As you can imagine, it never played out like that. It usually looked something more like this:
Non-Christian Friend: "You know, I don't know why you read the Bible. It's just a big bunch of myths written by monks hundreds of years later."
Me: (Excited to get to use what I know) "Actually, there is a lot of historical evidence for the veracity of the Bible. Most of the books were written soon after the life of Christ. And did you know there are hundreds of manuscripts in existence, while Homer's Iliad only has a few..." (Blah, blah, blah)Non-Christian Friend: (Shrugs) "Whatever. I guess I just don't buy it. Cool for you, though."
That little scenario has happened with frustrating regularity.

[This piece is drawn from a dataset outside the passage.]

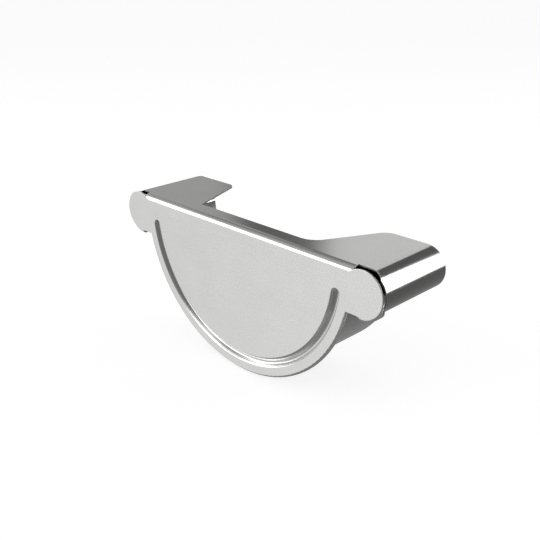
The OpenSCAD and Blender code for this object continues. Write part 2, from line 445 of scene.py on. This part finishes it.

It doesn't matter how great our speeches are. Our logic may be impeccable. But if we are not loving people and the Holy Spirit is not working, it won't make a bit of difference. If we hope to influence culture with our "Biblical worldview," will we do so with well-polished arguments or selfless love?
I love to debate. I thrive on arguing. But I save those exercises for fellow Christians who know me well; otherwise, I come across as rather unloving. We are told to "always be prepared to give an answer to everyone who asks you to give the reason for the hope that you have," but that is to be done "with gentleness and respect" (1 Peter 3:15). That mandate is given after the passage tells us to "live in harmony with one another; be sympathetic, love as brothers, be compassionate and humble. Do not repay evil with evil or insult with insult, but with blessing..." (1 Peter 3:8-9). A "Biblical worldview" should not make one militant or aggressive, seeking to win an argument. A "Biblical worldview" does not want to see another person put to shame. A true "Biblical worldview" is one that sees the world full of hurting people that need to be loved with the love of Christ. If our apologetics do not serve this goal, then they are not truly Biblical.